## Task brief
Every line in the listing below from the one with "root.location = (-(low.x" through the one with "if empty is" is to be reproduced exactly, both ends included; leave out the rest.

## Data lines

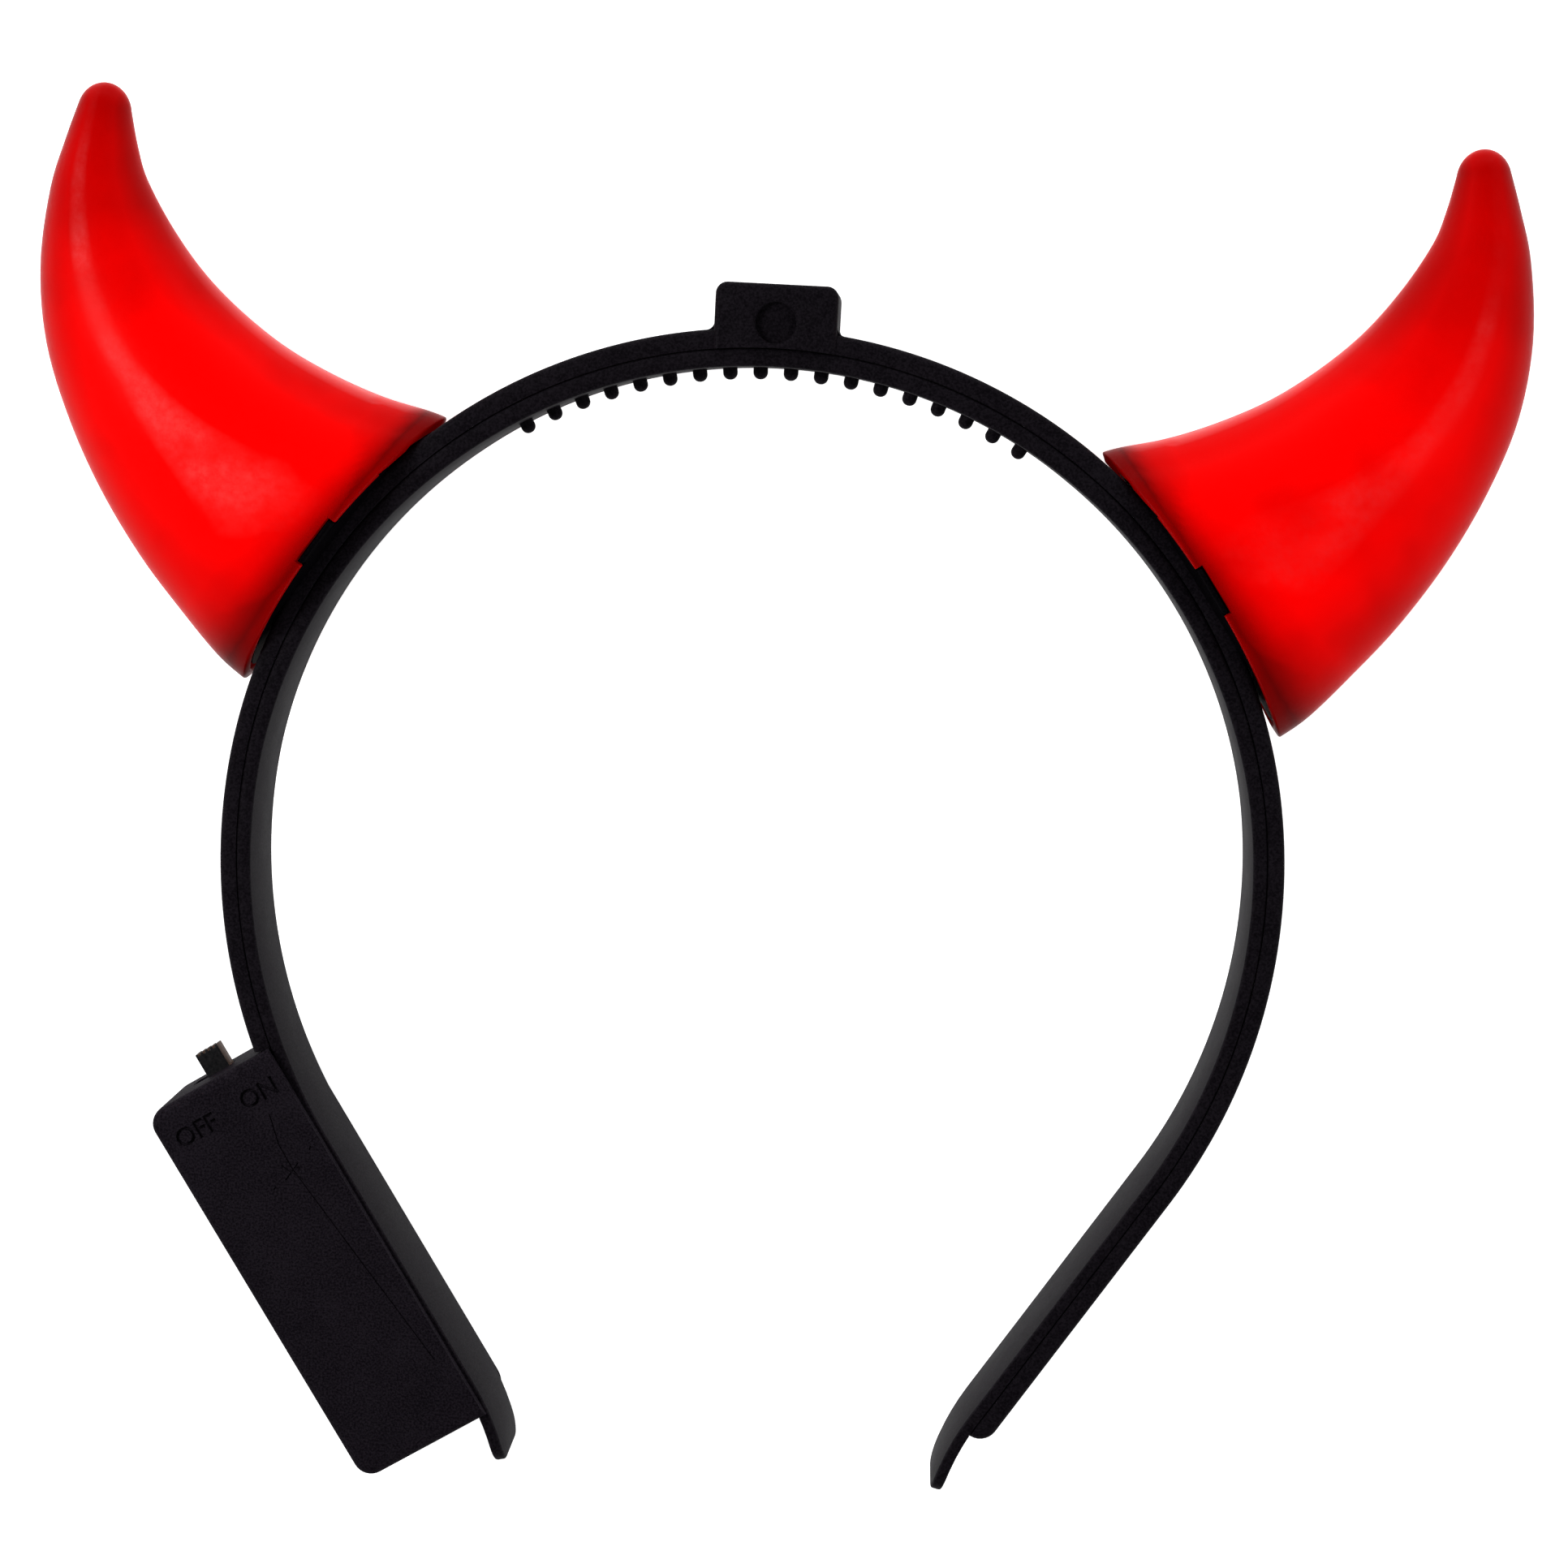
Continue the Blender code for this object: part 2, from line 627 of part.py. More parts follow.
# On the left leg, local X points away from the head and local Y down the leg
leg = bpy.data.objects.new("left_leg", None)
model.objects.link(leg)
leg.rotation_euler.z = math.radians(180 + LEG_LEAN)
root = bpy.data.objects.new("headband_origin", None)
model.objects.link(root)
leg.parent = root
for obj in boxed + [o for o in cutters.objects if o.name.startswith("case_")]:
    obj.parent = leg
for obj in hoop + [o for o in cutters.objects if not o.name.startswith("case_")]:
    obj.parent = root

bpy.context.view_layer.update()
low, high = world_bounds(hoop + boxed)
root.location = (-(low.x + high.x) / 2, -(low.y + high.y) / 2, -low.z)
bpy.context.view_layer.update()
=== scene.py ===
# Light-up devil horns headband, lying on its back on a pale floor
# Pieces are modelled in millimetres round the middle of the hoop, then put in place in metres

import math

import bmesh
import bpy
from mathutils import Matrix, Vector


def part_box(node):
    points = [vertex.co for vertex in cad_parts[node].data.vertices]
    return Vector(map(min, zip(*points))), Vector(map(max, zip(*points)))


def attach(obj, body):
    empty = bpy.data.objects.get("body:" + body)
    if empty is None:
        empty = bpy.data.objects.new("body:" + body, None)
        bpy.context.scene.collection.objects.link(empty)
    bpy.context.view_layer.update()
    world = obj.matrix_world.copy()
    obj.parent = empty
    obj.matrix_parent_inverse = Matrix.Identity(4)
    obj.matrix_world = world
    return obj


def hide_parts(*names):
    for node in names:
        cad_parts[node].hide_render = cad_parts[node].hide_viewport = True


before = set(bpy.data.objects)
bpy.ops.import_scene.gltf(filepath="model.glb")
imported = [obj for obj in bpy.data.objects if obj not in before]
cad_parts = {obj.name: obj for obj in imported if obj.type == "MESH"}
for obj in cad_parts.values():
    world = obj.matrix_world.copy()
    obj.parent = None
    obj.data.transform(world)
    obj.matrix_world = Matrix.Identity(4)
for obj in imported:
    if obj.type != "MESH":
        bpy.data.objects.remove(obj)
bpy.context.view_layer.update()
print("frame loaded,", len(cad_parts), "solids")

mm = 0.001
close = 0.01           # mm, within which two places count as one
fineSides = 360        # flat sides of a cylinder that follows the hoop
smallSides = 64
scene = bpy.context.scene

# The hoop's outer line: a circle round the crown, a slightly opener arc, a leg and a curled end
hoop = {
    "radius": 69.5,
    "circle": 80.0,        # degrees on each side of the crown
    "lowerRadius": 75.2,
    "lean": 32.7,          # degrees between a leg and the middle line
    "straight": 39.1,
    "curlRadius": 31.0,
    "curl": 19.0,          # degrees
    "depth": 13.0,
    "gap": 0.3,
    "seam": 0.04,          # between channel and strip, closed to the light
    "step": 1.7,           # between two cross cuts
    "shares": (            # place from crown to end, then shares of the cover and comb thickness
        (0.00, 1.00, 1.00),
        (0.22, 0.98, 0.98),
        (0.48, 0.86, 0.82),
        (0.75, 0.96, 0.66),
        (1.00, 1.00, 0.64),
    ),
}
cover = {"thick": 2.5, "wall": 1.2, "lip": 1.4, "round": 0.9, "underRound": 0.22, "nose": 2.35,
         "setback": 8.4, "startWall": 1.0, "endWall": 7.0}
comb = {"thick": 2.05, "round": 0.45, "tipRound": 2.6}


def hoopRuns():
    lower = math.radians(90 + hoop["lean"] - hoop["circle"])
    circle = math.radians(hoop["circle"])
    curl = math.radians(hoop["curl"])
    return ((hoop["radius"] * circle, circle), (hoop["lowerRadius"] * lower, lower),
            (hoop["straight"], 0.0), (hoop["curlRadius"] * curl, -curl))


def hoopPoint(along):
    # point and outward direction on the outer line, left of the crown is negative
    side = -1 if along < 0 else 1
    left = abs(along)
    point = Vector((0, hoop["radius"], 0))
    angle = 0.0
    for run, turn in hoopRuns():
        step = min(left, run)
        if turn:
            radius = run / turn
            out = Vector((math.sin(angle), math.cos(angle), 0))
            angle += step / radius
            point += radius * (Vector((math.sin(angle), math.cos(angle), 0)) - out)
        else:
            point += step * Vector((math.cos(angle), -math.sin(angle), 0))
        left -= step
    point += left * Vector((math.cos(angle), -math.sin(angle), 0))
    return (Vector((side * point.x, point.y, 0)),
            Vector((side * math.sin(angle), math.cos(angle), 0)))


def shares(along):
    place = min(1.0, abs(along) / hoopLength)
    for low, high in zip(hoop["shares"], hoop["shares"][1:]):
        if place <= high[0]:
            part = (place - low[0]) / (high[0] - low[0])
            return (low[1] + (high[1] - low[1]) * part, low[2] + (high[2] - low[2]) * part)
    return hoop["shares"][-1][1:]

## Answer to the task
root.location = (-(low.x + high.x) / 2, -(low.y + high.y) / 2, -low.z)
bpy.context.view_layer.update()
=== scene.py ===
# Light-up devil horns headband, lying on its back on a pale floor
# Pieces are modelled in millimetres round the middle of the hoop, then put in place in metres

import math

import bmesh
import bpy
from mathutils import Matrix, Vector


def part_box(node):
    points = [vertex.co for vertex in cad_parts[node].data.vertices]
    return Vector(map(min, zip(*points))), Vector(map(max, zip(*points)))


def attach(obj, body):
    empty = bpy.data.objects.get("body:" + body)
    if empty is None:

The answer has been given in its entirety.